AGravity instruments are inherently less precise than seismometers and introduce more measurement noise
BThe gravity field smooths out with distance from its source, so sharp lateral changes in Moho depth are blurred and cannot be resolved accurately from surface measurements alone
CThe Moho density contrast is too small for gravity instruments to detect reliably
DGravity surveys can only be conducted on flat terrain where vehicles can travel
Gravity anomalies decrease in amplitude and increase in wavelength as the depth of the source increases — a phenomenon that smears out lateral variations in Moho depth when viewed from the surface. A sharp lateral step in Moho depth (say, from 35 km to 50 km over 20 km horizontally) produces a broad, smooth gravity gradient rather than a sharp edge. Seismic refraction can detect this step clearly because seismic waves travel directly through the structure and arrive with timing that precisely constrains layer depths. Gravity data cannot 'see' sharp boundaries at depth as clearly — the physics of potential fields limits resolution of deep structure.
Question 3 True / False
A positive Bouguer anomaly in a continental interior generally indicates that the crust is thinner than average because denser mantle material sits closer to the surface.
TTrue
FFalse
Answer: True
The relationship is symmetric: negative Bouguer anomalies correlate with thick crust (low-density crustal root displacing mantle), and positive anomalies correlate with thin crust (mantle rock at shallower depth, higher density than average). Continental cratons with ancient, thin crust, rift zones where the lithosphere has thinned, and ocean-continent transition zones often show positive or near-zero Bouguer anomalies precisely because the Moho is relatively shallow. Gravity inversion exploits this systematic relationship: measuring the Bouguer anomaly and solving for the Moho depth that would produce it.
Question 4 True / False
Gravity data alone can determine absolute crustal thickness without any additional seismic or geological constraints, because the density contrast at the Moho is a fixed physical constant.
TTrue
FFalse
Answer: False
The density contrast at the Moho varies depending on crustal and mantle composition — it is not a universal constant. Typical values range from about 300 to 600 kg/m³, but the exact value affects the calculated Moho depth significantly. A gravity inversion that assumes the wrong density contrast will produce systematically biased crustal thickness estimates. This is why gravity-derived Moho maps require calibration using seismic control points where Moho depth has been independently measured. The best results come from joint interpretation: gravity data provides broad spatial coverage, seismic data anchors the density contrast and absolute depth. Neither alone is as powerful as the combination.
Question 5 Short Answer
Explain the physical relationship between Bouguer gravity anomalies and crustal thickness, specifically what creates the negative anomaly beneath mountain ranges.

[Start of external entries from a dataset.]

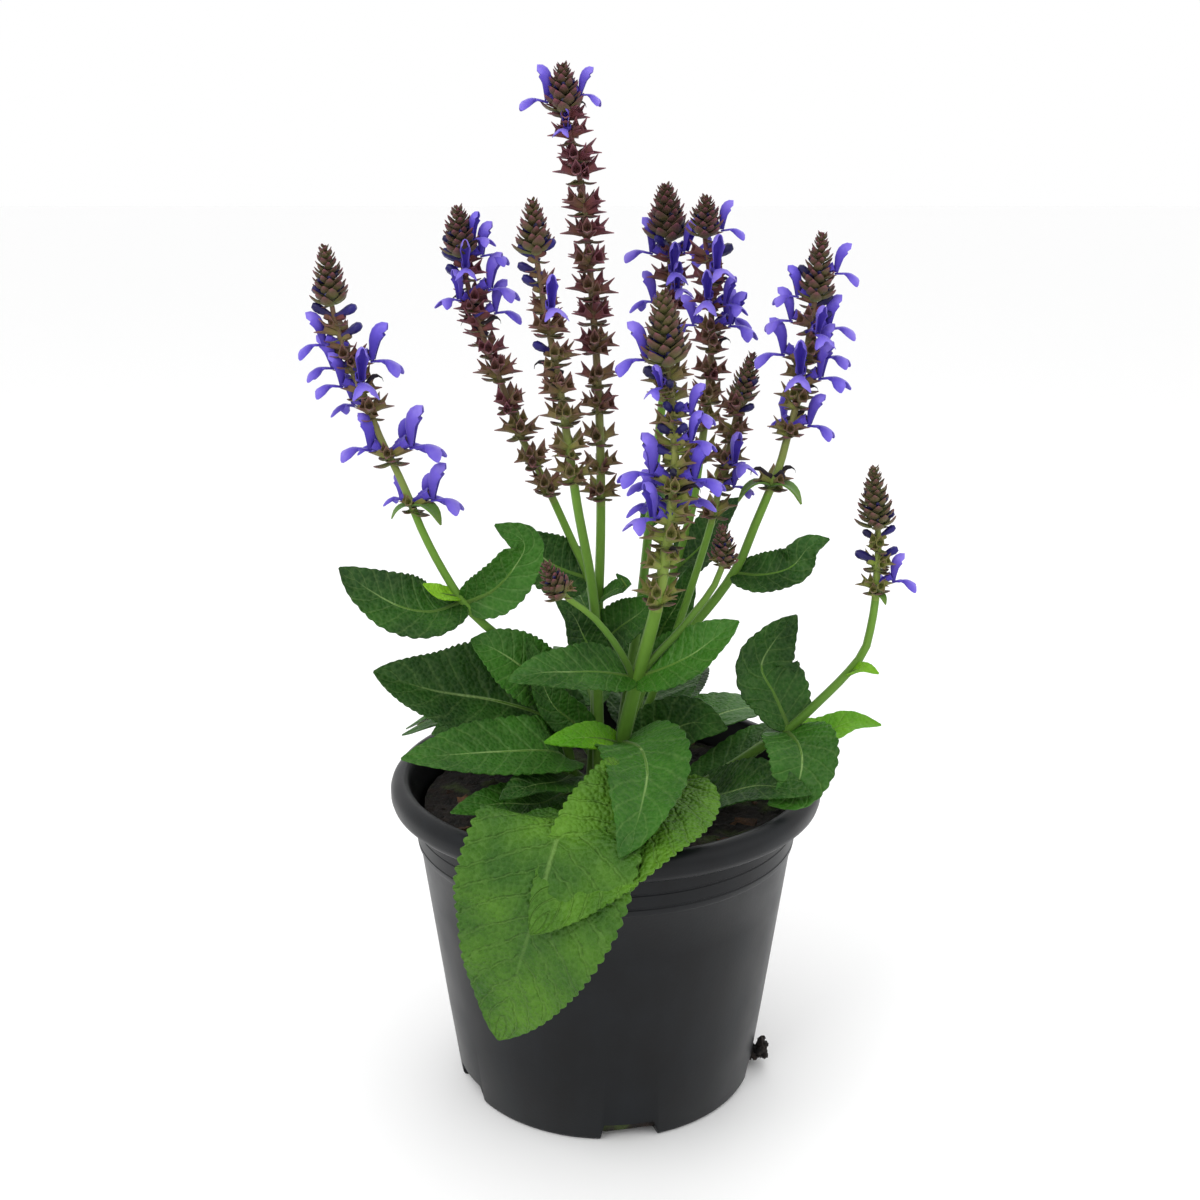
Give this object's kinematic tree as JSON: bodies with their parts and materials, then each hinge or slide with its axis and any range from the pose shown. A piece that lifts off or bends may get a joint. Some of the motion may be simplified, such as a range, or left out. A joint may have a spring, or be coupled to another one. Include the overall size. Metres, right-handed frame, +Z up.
{
  "type": "perennial salvia in a nursery pot",
  "caption": "Perennial salvia with violet-blue flower spikes, brown spent calyxes and crinkled toothed green leaves, growing in a round black plastic nursery pot.",
  "frame": {"origin": "centre of the pot's flat base, on the ground", "axes": "+Z up along the pot's axis; -Y towards the side seen from the front; +X to that viewer's right"},
  "size_m": [0.2159, 0.2045, 0.383],
  "materials": {
    "pot_plastic": "satin black moulded plastic",
    "peat": "matte crumbly peat with bark",
    "foliage": "soft matte leaf surface",
    "bloom": "soft matte petals and calyxes"
  },
  "bodies": {
    "root": {"pot": "pot_plastic", "potting_soil": "peat", "stem_tall_back": "foliage", "stem_left_mid": "foliage", "stem_left_inner": "foliage", "stem_right_back": "foliage", "stem_right_inner": "foliage", "stem_front": "foliage", "stem_small_right": "foliage", "stem_right_out": "foliage", "stem_far_right": "foliage", "stem_left_out": "foliage", "spike_tall_back": "bloom", "spike_left_mid": "bloom", "spike_left_inner": "bloom", "spike_right_back": "bloom", "spike_right_inner": "bloom", "spike_front": "bloom", "spike_small_right": "bloom", "spike_right_out": "bloom", "spike_far_right": "bloom", "spike_left_out": "bloom", "spike_bud_left": "bloom", "spike_bud_right": "bloom"}
  },
  "joints": []
}
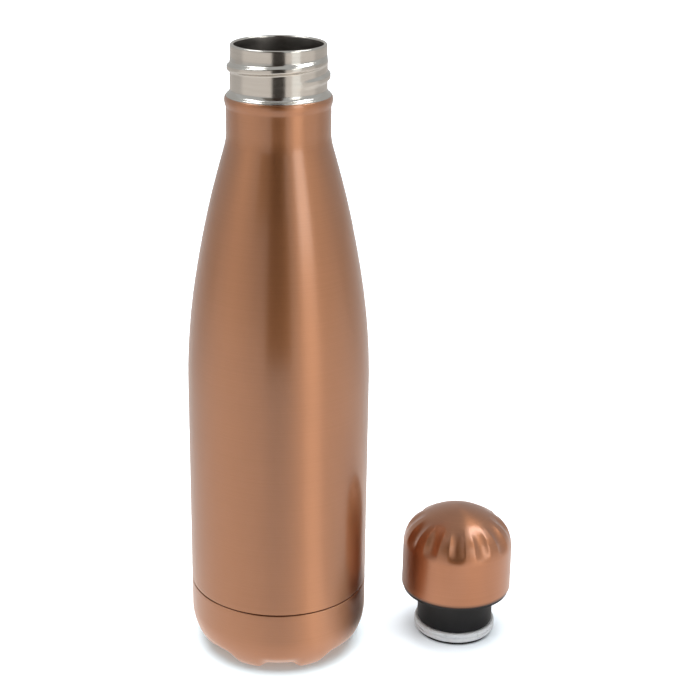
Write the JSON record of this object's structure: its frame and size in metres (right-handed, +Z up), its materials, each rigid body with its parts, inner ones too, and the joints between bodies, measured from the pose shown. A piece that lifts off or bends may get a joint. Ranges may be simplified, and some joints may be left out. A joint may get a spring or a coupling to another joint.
{
  "type": "vacuum water bottle",
  "caption": "Slim double-wall vacuum bottle in brushed copper finish, with threaded steel neck and fluted screw cap standing beside it.",
  "frame": {"origin": "on the bottle's axis, on the surface that it stands on", "axes": "+Z up along the bottle's axis; the cap stands towards +X"},
  "size_m": [0.1299, 0.07, 0.2422],
  "materials": {
    "copper_finish": "copper-coloured translucent coat over circumferentially brushed stainless steel, satin",
    "copper_gloss": "copper-coloured translucent coat over finely brushed stainless steel, semi-gloss",
    "polished_steel": "polished stainless steel",
    "plain_steel": "mill finish stainless steel",
    "solder_glass": "dark fused bead",
    "getter_metal": "pressed grey powder",
    "black_plastic": "moulded polypropylene, satin black",
    "silicone": "translucent pale grey silicone",
    "foam": "closed-cell foam"
  },
  "bodies": {
    "bottle": {"outer_shell": "copper_finish", "base_cup": "copper_finish", "inner_flask": "polished_steel", "inner_flask_bottom": "polished_steel", "outer_bottom": "plain_steel", "seal_bead": "solder_glass", "getter": "getter_metal", "getter_clip": "plain_steel"},
    "seal": {"seal_ring": "silicone"},
    "cap": {"cap_shell": "copper_gloss", "thread_insert": "black_plastic", "plug_body": "black_plastic", "plug_base": "black_plastic", "foam_core": "foam"}
  },
  "joints": [
    {"name": "cap_lift", "type": "slide", "parent": "bottle", "child": "seal", "axis": [0, 0, 1], "range_m": [0, 0.26]},
    {"name": "cap_turn", "type": "hinge", "parent": "seal", "child": "cap", "pos_m": [0.0728, 0.005, 0], "axis": [0, 0, 1], "continuous": true}
  ]
}
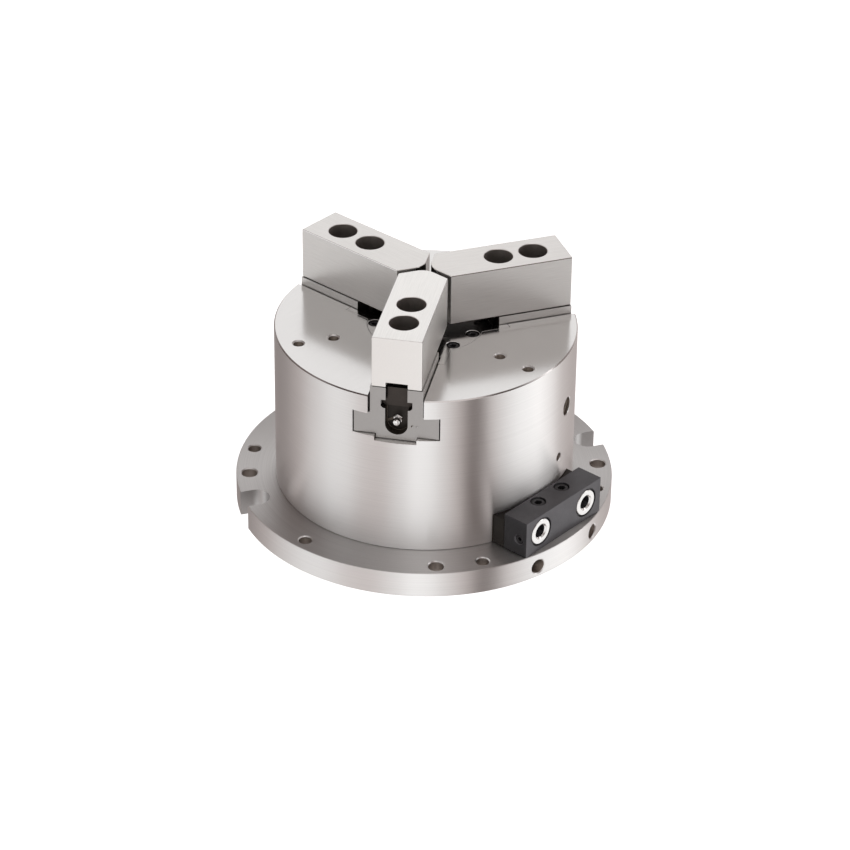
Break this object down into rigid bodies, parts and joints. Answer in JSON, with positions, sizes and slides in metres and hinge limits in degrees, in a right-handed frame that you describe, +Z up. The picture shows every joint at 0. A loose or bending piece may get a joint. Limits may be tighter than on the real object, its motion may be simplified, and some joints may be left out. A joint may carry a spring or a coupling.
{
  "type": "pneumatic gripper",
  "caption": "Stationary pneumatic chuck: a round steel body on a drilled base flange, with an air manifold and radial sliding jaws that close on the centre.",
  "frame": {"origin": "centre of the base flange's underside, on the gripper's axis", "axes": "+Z up along the gripper's axis towards the jaws, -Y towards the air manifold's ports, +Y along jaw 1"},
  "size_m": [0.2664, 0.2664, 0.1817],
  "materials": {
    "body_steel": "finely turned and ground, bright",
    "ground_steel": "ground, satin, very light",
    "master_steel": "ground and hardened, mid grey",
    "bright_fittings": "bright turned",
    "dark_steel": "dark tempered steel",
    "black_oxide": "black oxide",
    "black_anodised": "black anodised, satin",
    "piston_aluminium": "turned",
    "seal_rubber": "matt nitrile rubber",
    "wear_ring_plastic": "filled acetal, brown"
  },
  "bodies": {
    "housing": {"base_flange": "body_steel", "body_housing": "body_steel", "body_screw_1": "black_oxide", "body_screw_2": "black_oxide", "body_screw_3": "black_oxide", "body_screw_4": "black_oxide", "body_screw_5": "black_oxide", "body_screw_6": "black_oxide", "centre_cover": "body_steel", "cover_screw_1": "black_oxide", "cover_screw_2": "black_oxide", "cover_screw_3": "black_oxide", "cover_screw_4": "black_oxide", "cover_screw_5": "black_oxide", "cover_screw_6": "black_oxide", "flange_o_ring": "seal_rubber", "manifold_block": "black_anodised", "manifold_end_plug": "black_oxide", "manifold_o_ring_1": "seal_rubber", "manifold_o_ring_2": "seal_rubber", "manifold_screw_1": "black_oxide", "manifold_screw_2": "black_oxide", "manifold_spacer": "black_oxide", "plunger_rod_seal": "seal_rubber", "port_ring_1": "bright_fittings", "port_ring_2": "bright_fittings", "rim_plug_1": "dark_steel", "rim_plug_2": "dark_steel", "side_plug": "body_steel"},
    "piston_unit": {"piston": "piston_aluminium", "piston_seal": "seal_rubber", "piston_wear_ring": "wear_ring_plastic", "wedge_plunger": "master_steel", "plunger_screw_1": "black_oxide", "plunger_screw_2": "black_oxide", "plunger_screw_3": "black_oxide"},
    "jaw_1": {"master_jaw_1": "master_steel", "top_jaw_1": "ground_steel", "t_nut_1": "dark_steel", "grease_nipple_1": "bright_fittings", "jaw_1_screw_1": "black_oxide", "jaw_1_screw_2": "black_oxide"},
    "jaw_2": {"master_jaw_2": "master_steel", "top_jaw_2": "ground_steel", "t_nut_2": "dark_steel", "grease_nipple_2": "bright_fittings", "jaw_2_screw_1": "black_oxide", "jaw_2_screw_2": "black_oxide"},
    "jaw_3": {"master_jaw_3": "master_steel", "top_jaw_3": "ground_steel", "t_nut_3": "dark_steel", "grease_nipple_3": "bright_fittings", "jaw_3_screw_1": "black_oxide", "jaw_3_screw_2": "black_oxide"}
  },
  "joints": [
    {"name": "piston_slide", "type": "slide", "parent": "housing", "child": "piston_unit", "axis": [0, 0, 1], "range_m": [0, 0.016]},
    {"name": "jaw_1_slide", "type": "slide", "parent": "housing", "child": "jaw_1", "axis": [0, 1, 0], "range_m": [0, 0.0074]},
    {"name": "jaw_2_slide", "type": "slide", "parent": "housing", "child": "jaw_2", "axis": [-0.866, -0.5, 0], "range_m": [0, 0.0074]},
    {"name": "jaw_3_slide", "type": "slide", "parent": "housing", "child": "jaw_3", "axis": [0.866, -0.5, 0], "range_m": [0, 0.0074]}
  ],
  "couplings": [
    {"joint": "jaw_1_slide", "follows": "piston_slide", "ratio": 0.4625},
    {"joint": "jaw_2_slide", "follows": "piston_slide", "ratio": 0.4625},
    {"joint": "jaw_3_slide", "follows": "piston_slide", "ratio": 0.4625}
  ]
}
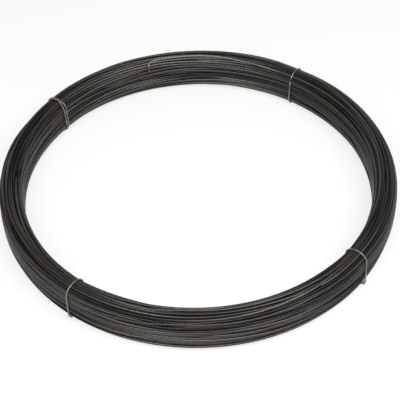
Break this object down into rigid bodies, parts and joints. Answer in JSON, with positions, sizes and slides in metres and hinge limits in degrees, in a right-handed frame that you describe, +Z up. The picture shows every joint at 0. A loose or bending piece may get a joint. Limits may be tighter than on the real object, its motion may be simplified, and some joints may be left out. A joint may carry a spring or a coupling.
{
  "type": "coil of wire rod",
  "caption": "Compact ring coil of dark steel wire rod lying flat, with twisted wire ties round the bundle and one loose rod end hooked over the top.",
  "frame": {"origin": "on the coil's axis, on the floor that the coil lies on", "axes": "+Z up along the coil's axis; the picture looks along +Y from above, with +X to the right"},
  "size_m": [0.825, 0.825, 0.0932],
  "materials": {
    "dark_steel_rod": "dark mill scale, dull sheen, slight rust",
    "tie_wire": "dull grey annealed wire"
  },
  "bodies": {
    "root": {"wire_coil": "dark_steel_rod", "tie_wire_right_back": "tie_wire", "tie_wire_left_back": "tie_wire", "tie_wire_left_front": "tie_wire", "tie_wire_right_front": "tie_wire"}
  },
  "joints": []
}
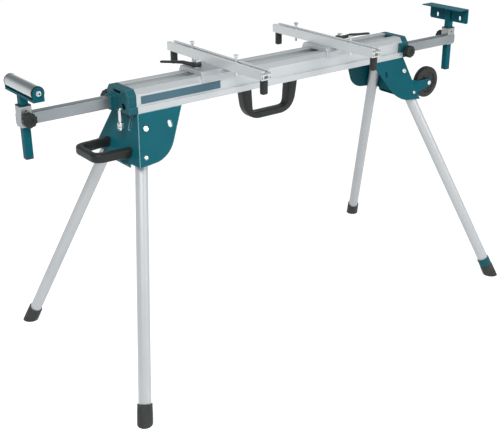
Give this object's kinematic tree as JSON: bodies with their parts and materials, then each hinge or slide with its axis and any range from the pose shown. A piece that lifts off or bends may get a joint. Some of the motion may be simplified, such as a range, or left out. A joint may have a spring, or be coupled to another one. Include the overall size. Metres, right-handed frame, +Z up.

Think about your answer, then reveal below.
Model answer: The key is the density contrast at the Moho — the boundary between crust (approximately 2800 kg/m³) and mantle (approximately 3300 kg/m³). Where crust is thick, a large volume of low-density crustal rock occupies space that would otherwise be filled by denser mantle rock. This creates a mass deficit relative to a reference model where crust has normal thickness. The Bouguer anomaly measures deviations from expected gravity after removing the effect of surface topography, so this deep mass deficit registers as a negative Bouguer anomaly. Beneath mountain ranges, the crust is thickest (isostatic compensation requires a root to support the topographic load), so the mass deficit is greatest and the Bouguer anomaly is most negative. The inverse applies at ocean basins and thin-crust regions: mantle is close to the surface, the mass excess produces positive anomalies.
The gravitational effect of the Moho is large because the density contrast (300–600 kg/m³) persists over a thick horizontal layer. A 10 km variation in Moho depth produces a Bouguer anomaly difference of roughly 50–80 milligals — easily detectable with modern gravimeters. This sensitivity is what makes gravity a powerful tool for crustal mapping despite its resolution limitations.